For a closed system we have energy conservation and this is deeply tied into the notion of the physics being unaltered under shifts in time. A salient point here is that we have fixed a frame in which to measure the energy. It is not true that the energy is the same measured in any inertial frame, what is true is that it is conserved.
A simple example
Let us consider a free particle of mass \(m\) in one dimension. Let us pick some coordinates \((x,t)\). With respect to this frame we have that the kinetic energy
\(E = \frac{1}{2 m}p^{2}\),
where the momentum \(p \) is given by \(m v = m \dot{x} \). The dot is the derivative with respect to time. (I am using the usuall abuses of notaion here, this should not confuse)
Now let us consider a Galilean transformation
\(x’ = x {-} ut\)
\(t’ =t\).
Then we calculate how the momentum transforms
\(p = m \frac{d}{dt}\left( x’ – ut \right) = m \left( v’ +u \right)= p’ + mu\).
Or \(p’ = p – mu\).
This is exactly what you would expect. So on to the energy…
\(E = \frac{1}{2m}p^{2} = \frac{1}{2} \left(p’ + mu \right)^{2}\)
\(= E’ + \frac{1}{2}mu^{2} + up’ = E’ – \frac{1}{2}mu^{2}+ up\)
so
\(E’ = E + \frac{1}{2}mu^{2} -up\).
Clearly \(E’ \neq E\)
.
Recap
Energy conservation should not be confused with energy being observer independent, it clearly is not.
Thanks for the heads up! 😀
1) Typo above: should be x’=x-ut
2) If one looks closely at your derivation one sees that energy is frame dependent but change in energy is not as the two, for a fixed mass m, are related by a constant additive factor. This, of course immediately implies the invariance of conservation of energy. Similarly, and in fact necessary to the observation regarding energy, one sees from that same work that change in momentum is invariant, implying the invariance of conservation of momentum. The invariance of change in momentum and energy is also a useful observation in the analysis of collisions — you cannot survive a car crash by simply viewing the collision in a different reference frame.

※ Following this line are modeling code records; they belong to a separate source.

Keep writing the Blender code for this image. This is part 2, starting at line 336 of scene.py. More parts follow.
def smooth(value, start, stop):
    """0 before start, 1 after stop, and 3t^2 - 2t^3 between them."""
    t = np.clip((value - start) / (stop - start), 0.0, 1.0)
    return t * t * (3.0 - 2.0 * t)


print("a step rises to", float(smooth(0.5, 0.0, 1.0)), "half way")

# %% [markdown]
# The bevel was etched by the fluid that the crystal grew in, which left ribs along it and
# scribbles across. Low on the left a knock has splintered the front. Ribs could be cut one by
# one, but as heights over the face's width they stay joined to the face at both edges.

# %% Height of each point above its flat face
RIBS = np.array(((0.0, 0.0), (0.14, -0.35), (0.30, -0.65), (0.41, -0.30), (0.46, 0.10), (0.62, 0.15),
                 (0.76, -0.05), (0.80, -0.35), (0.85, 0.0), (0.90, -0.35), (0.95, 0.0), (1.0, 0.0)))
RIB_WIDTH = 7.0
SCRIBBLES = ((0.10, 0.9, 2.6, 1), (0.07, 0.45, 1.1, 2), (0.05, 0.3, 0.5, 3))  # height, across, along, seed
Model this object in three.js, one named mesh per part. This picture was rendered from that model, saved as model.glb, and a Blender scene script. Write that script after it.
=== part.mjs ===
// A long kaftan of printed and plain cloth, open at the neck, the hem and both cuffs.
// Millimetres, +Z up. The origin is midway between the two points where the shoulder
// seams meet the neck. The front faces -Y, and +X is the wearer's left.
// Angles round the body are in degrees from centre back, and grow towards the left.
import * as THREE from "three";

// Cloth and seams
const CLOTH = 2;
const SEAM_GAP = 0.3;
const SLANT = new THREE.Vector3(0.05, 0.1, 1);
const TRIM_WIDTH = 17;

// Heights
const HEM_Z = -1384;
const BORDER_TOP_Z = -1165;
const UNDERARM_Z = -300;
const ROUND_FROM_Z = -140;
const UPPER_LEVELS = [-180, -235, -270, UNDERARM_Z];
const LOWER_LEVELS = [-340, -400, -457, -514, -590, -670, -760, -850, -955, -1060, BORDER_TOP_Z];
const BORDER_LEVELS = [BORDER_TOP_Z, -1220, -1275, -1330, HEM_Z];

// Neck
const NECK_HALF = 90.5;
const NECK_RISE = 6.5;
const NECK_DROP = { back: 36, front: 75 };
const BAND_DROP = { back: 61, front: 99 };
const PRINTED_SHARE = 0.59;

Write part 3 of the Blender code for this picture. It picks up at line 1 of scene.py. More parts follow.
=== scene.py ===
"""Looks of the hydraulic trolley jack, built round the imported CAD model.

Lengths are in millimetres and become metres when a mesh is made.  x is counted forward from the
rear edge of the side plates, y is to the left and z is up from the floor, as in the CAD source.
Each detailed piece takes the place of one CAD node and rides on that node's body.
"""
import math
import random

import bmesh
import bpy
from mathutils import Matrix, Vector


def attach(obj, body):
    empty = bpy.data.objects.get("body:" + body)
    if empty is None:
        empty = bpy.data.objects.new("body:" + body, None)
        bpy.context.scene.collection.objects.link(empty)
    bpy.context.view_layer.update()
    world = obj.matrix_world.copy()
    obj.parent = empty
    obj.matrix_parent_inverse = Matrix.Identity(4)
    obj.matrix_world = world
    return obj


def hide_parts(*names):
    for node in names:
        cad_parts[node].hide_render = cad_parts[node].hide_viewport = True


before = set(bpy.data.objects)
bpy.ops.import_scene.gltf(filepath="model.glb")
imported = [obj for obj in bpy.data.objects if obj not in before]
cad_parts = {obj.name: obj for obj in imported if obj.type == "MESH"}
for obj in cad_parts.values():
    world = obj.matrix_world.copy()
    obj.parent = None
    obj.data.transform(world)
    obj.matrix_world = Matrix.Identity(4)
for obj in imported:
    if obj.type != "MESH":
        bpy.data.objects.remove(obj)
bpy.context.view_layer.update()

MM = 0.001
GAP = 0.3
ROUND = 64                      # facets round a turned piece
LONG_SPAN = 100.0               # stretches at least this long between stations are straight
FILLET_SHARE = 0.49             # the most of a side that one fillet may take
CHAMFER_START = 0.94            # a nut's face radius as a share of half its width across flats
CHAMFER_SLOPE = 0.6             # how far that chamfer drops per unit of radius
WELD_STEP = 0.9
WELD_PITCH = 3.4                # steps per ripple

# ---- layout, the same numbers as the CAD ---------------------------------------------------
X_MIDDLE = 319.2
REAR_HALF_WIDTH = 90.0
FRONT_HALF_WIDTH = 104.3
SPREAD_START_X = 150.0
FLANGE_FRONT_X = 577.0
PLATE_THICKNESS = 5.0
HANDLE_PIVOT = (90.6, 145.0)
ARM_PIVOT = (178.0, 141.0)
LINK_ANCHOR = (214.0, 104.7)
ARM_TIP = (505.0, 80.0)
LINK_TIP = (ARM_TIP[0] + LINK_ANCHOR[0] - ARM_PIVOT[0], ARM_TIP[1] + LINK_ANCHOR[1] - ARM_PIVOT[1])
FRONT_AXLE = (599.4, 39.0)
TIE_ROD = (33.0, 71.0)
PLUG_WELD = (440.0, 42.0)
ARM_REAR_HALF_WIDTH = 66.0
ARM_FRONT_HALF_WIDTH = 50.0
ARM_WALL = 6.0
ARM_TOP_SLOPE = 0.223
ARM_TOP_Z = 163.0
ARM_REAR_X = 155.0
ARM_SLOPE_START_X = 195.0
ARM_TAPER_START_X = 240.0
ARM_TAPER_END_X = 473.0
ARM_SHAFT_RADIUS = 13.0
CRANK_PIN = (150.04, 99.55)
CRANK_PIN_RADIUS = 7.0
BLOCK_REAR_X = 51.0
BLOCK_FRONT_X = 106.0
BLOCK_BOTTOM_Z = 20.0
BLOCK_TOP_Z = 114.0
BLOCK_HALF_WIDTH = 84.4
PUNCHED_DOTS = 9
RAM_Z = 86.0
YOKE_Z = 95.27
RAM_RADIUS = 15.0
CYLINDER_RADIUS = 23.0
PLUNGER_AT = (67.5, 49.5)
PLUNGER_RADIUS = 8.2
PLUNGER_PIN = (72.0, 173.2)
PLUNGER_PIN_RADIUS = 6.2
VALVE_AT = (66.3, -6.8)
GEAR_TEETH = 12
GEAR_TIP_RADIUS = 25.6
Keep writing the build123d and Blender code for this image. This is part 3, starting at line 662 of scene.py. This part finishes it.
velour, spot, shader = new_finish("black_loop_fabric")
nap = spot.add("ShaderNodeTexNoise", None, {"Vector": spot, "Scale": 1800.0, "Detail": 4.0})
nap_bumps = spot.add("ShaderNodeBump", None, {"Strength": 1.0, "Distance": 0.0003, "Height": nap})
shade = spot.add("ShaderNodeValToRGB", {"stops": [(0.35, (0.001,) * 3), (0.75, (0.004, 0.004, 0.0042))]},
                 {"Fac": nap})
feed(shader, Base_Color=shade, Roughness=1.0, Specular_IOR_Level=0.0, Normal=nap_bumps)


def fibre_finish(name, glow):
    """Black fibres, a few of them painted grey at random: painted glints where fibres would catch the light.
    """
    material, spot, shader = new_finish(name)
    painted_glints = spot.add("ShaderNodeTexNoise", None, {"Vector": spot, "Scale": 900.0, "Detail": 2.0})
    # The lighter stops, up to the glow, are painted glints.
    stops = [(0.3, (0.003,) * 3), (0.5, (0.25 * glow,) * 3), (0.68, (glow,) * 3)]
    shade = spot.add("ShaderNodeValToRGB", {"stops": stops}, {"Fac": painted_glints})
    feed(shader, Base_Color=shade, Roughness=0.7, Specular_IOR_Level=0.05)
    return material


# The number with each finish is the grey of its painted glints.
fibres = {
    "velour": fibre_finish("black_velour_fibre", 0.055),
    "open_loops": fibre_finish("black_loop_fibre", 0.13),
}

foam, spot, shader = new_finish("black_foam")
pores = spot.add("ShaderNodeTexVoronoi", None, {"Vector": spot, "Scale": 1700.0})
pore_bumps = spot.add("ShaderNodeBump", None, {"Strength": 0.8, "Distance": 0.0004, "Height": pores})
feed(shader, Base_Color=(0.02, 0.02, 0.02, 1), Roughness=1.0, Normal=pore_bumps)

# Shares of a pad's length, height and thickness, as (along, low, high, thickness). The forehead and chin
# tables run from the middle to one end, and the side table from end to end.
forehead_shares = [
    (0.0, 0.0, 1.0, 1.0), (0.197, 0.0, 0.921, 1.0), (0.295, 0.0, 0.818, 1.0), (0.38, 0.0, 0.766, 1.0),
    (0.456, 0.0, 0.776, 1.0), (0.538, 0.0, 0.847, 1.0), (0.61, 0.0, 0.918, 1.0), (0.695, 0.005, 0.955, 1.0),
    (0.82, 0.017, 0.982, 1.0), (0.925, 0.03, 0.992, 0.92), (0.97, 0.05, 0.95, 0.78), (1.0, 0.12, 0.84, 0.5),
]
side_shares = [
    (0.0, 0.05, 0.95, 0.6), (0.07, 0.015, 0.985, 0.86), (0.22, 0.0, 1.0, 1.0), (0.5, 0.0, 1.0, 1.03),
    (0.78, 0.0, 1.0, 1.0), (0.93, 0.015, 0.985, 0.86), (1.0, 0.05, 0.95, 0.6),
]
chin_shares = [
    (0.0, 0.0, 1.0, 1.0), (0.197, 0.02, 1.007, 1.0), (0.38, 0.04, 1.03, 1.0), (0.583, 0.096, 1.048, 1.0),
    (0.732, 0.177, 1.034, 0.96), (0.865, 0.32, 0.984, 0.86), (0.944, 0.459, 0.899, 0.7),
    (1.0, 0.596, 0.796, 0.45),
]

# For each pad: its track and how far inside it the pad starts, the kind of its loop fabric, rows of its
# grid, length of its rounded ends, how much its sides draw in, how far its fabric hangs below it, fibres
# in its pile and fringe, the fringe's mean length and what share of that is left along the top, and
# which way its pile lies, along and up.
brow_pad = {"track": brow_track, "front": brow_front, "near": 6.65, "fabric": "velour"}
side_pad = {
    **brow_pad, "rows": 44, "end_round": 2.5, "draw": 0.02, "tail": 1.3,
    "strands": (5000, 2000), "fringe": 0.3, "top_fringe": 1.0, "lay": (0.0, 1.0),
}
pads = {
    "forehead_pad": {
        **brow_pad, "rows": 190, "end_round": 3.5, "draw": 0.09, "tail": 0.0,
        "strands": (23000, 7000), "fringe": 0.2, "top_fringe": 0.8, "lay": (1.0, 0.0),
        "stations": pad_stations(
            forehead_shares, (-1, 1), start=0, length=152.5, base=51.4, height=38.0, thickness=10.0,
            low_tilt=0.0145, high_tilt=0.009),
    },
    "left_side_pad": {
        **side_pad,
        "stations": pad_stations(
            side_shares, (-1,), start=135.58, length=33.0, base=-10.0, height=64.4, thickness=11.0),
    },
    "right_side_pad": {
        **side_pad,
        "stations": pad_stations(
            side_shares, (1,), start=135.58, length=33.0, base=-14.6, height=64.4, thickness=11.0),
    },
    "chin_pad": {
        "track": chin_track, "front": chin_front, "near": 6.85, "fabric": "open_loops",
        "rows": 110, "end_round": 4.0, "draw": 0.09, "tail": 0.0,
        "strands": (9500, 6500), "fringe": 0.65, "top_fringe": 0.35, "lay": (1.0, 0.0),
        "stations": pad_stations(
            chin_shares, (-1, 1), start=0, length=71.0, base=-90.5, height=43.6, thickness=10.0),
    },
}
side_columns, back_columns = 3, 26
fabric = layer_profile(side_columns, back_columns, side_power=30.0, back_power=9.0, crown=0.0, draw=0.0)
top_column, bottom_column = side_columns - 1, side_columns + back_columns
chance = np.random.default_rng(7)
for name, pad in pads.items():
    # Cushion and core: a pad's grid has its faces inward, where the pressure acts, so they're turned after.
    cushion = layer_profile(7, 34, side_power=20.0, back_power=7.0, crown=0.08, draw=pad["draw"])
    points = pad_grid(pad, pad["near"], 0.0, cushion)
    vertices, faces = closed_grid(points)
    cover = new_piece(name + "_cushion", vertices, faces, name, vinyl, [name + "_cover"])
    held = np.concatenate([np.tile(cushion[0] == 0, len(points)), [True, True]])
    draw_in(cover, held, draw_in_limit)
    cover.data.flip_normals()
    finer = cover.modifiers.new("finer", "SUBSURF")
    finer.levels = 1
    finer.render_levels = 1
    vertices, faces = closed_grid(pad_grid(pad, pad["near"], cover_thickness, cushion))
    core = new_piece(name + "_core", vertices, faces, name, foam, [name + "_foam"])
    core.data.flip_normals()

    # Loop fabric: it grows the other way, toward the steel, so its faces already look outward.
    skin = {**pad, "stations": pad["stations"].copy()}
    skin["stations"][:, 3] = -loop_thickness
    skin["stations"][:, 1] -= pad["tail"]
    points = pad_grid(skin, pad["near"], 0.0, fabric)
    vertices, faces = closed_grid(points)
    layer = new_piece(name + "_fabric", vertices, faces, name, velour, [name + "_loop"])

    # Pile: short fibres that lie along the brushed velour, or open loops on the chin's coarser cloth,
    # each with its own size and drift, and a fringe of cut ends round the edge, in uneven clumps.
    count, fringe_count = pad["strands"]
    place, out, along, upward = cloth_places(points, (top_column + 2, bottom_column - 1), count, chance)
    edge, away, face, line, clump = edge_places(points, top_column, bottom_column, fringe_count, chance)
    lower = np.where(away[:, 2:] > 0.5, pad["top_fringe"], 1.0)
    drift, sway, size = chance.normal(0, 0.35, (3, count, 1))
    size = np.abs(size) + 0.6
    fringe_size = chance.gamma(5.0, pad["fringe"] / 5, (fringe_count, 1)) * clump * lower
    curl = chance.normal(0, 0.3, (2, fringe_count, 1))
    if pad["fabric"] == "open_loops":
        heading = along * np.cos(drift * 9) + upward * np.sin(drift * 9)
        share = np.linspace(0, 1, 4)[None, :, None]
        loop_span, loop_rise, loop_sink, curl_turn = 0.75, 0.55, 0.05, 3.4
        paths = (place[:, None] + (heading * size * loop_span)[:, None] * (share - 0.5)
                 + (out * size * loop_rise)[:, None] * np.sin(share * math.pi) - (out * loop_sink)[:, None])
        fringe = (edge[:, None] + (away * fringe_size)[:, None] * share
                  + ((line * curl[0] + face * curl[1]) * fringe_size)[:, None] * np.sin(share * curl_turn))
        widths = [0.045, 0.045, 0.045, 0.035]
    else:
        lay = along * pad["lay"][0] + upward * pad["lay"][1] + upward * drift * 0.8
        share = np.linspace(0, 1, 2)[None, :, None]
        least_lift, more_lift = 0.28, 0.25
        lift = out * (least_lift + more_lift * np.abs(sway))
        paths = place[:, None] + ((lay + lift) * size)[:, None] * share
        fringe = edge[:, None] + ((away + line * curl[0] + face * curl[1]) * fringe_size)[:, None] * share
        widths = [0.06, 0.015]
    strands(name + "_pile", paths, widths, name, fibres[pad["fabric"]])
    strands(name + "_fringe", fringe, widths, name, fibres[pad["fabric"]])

Just FYI — with the new LaTeX system, you can get display-style block equations with the same delimiters you’d use in LaTeX:
[ frac{-b pm sqrt{b^2 – 4ac}}{2a} ]
That’s using [ and the matching closing delimiter.
@DrRocket: thanks for the typo, now corrected and I hope that did not confuse anyone.
Your second point is absolutely correct. The thing that one might miss out naively is the “cross-term”, which is this additive factor.
@Xittenn: There seems to be some confusion of the forums, and elsewhere about the idea of conservation of something (Noether’s theorem) and the invariance of something. Energy and momentum are conserved in closed mechanical systems, but this does not mean that everyone will agree on the actual values.
I can handle that, thanks again. 🙂